In Omaha, there were about 150 family arrivals in 2016. Operation Welcome, a club that focuses on welcoming and settling refugee families, met on Dec. 16 to make blankets and welcome cards for families.

These blankets were made for families that visit Lutheran Family Services, the largest refugee center for all of Nebraska and Council Bluffs, located on 24th street in Omaha. “We took them down to Lutheran Family Services to put them in their food pantry,” Salzman said.

Refugee families that come to LFS can shop in their food pantry and pick up a blanket made specially by Marian girls.

Marian families can get involved in helping refugees outside of Operation Welcome.

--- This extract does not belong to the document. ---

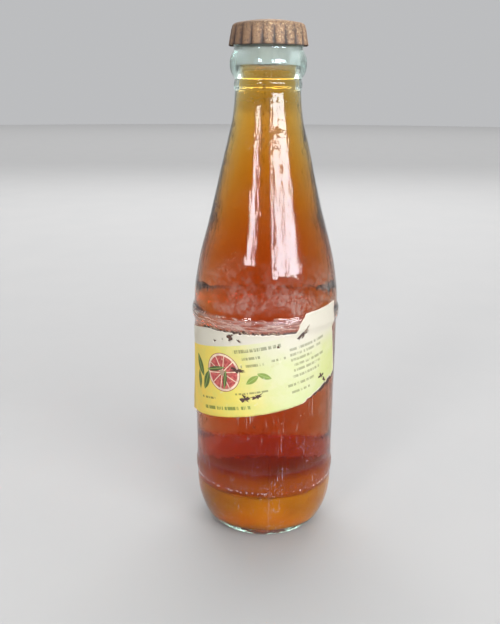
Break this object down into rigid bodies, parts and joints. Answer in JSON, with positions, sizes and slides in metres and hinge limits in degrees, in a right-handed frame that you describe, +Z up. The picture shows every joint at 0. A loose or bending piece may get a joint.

The Teen Literacy Center, ran by OPS, provides opportunities to tutor teens that came from refugee camps and are a few years behind in education.

Similarly, the Yates Community Center offers possibilities to help teach English.

Perhaps the best thing a family can do is to sponsor a family.

“Encourage your church or community group to sponsor a family,” Salzman said. This can include setting up an apartment or house for the refugees or mentoring the family.

Future move-in dates organized by the club are subject to change due to an Executive Order signed by President Trump. Citizens from Syria, Iraq, Iran, Yemen, Sudan, Somalia and Libya will not be permitted entrance into the United States for 90 days.